Darlene and Ken Rede’s home survived, but the house next door was gone. On their porch, a weather gauge was melted while a roll of paper towels hanging below it was untouched.

‘Why did we get spared?’ said Darlene Rede. ‘I feel so bad for the people, my emotions are running crazy.’

Lisa Torell, 52, a 13-year resident, recounted fleeing as palm trees exploded into flames. She said she wrapped a sweater around her head as burning embers spat from the sky.

‘It was like a nightmare ‘mdash; an earthquake and a hurricane all at once,’ she said.

Torell found her home intact. The top of a plum tree was singed but her banana plants were untouched and hummingbirds drank from feeders hanging from her porch.

Mayor Antonio Villaraigosa acknowledged the uncertainty facing residents of the fire areas.

‘Many still don’t know when they are going to return home,’ he said. ‘Our hearts and prayers are out with all of them.’

On the north coast of San Diego County, a 3,950-acre fire at the Marine Corps’ Camp Pendleton was 75 percent contained.
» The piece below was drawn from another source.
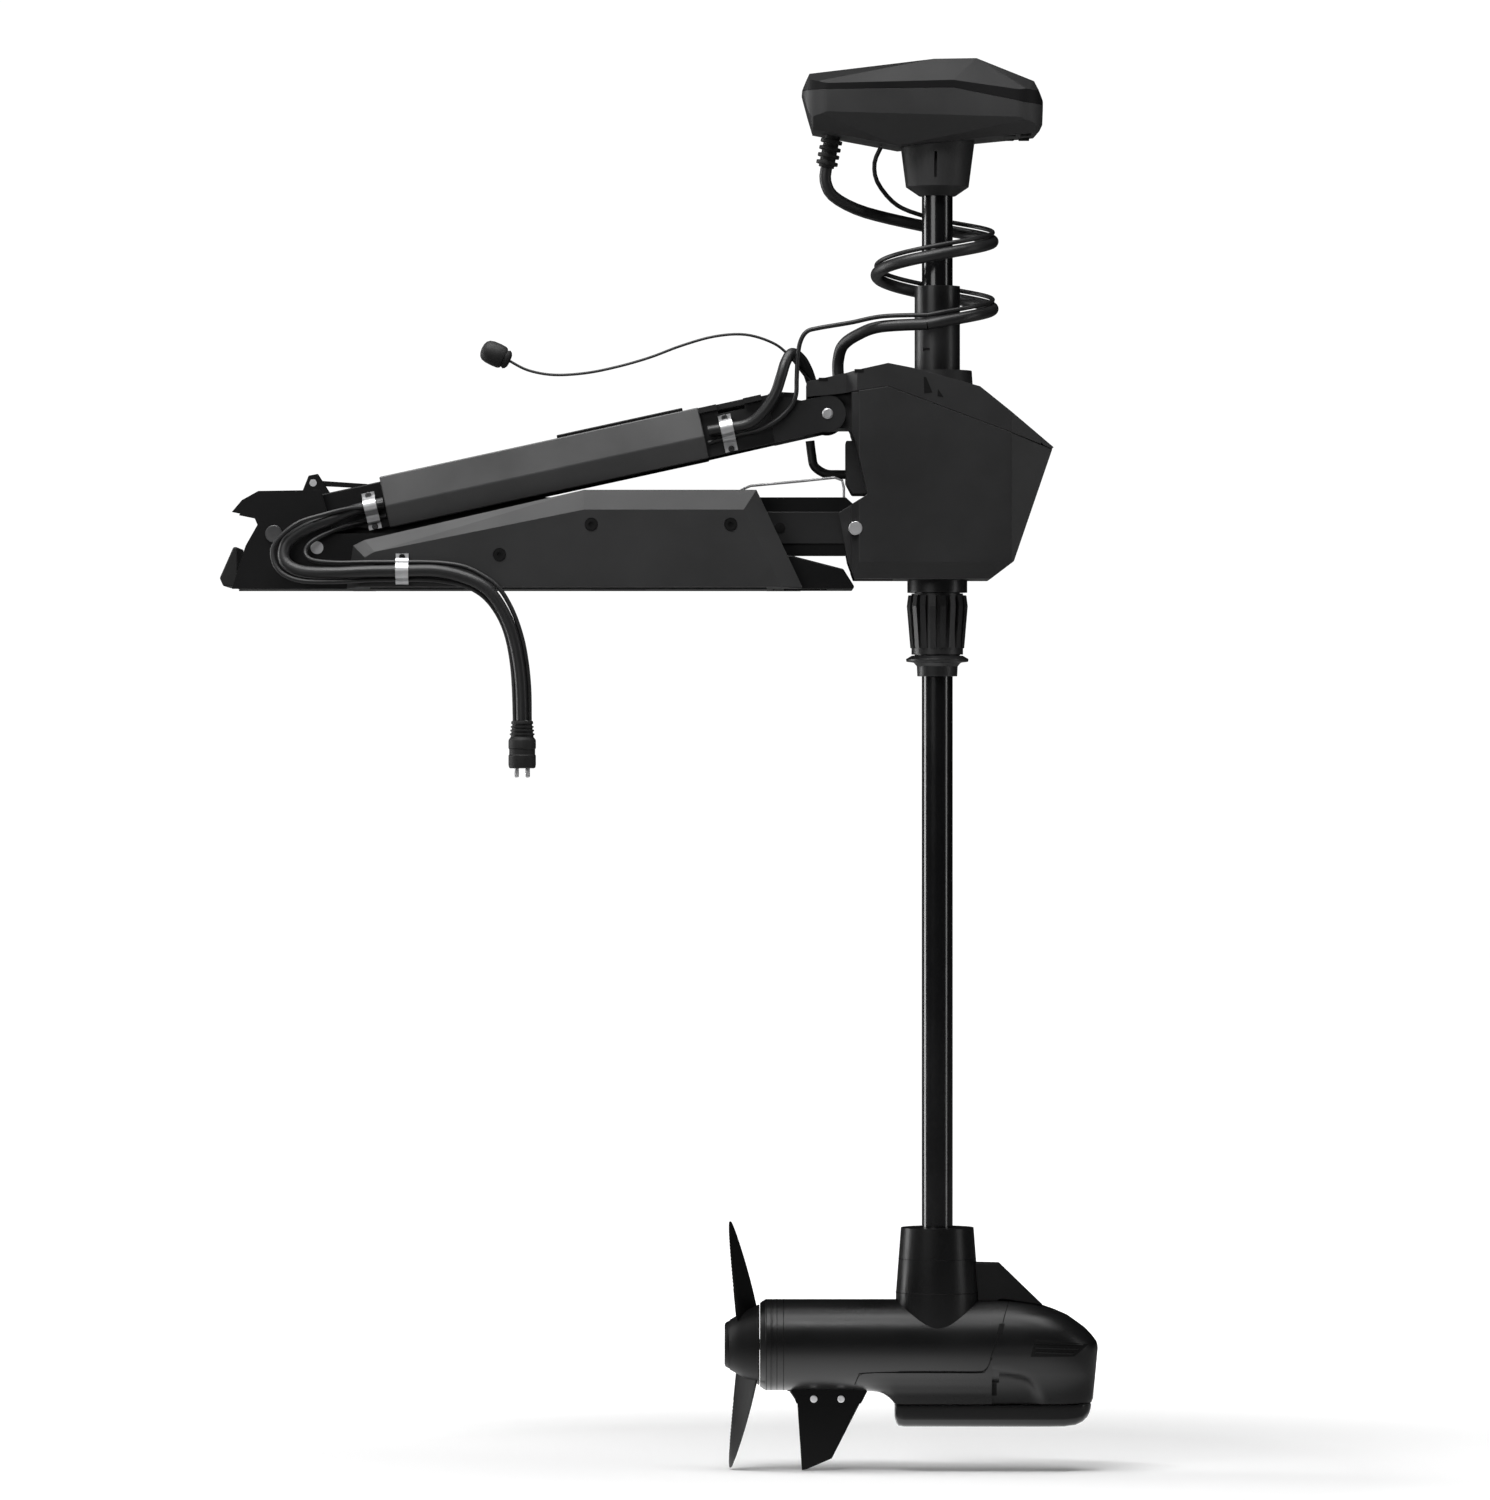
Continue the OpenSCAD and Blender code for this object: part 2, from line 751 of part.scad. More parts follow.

Most evacuation orders were lifted for residents of about 1,500 homes in neighboring Oceanside and for many Marine Corps personnel and family members in military housing, but some remained in emergency shelters.

A separate small fire closed Interstate 5 through the base for two hours Tuesday before it was controlled.

In eastern San Diego County along the U.S.-Mexico border, a fire burned 200 acres and forced residents from 300 homes in the community of Campo before it was contained Tuesday night.

In the inland region 60 miles east of Los Angeles, a fire in the Little Mountain area of San Bernardino was contained at 100 acres.

The outbreak of fires followed the weekend arrival of the first significant Santa Ana winds of the fall.

The notorious Santa Anas usually sweep in between October and February as cold, dry air descending over the Great Basin flows toward Southern California and squeezes through mountain passes and canyons.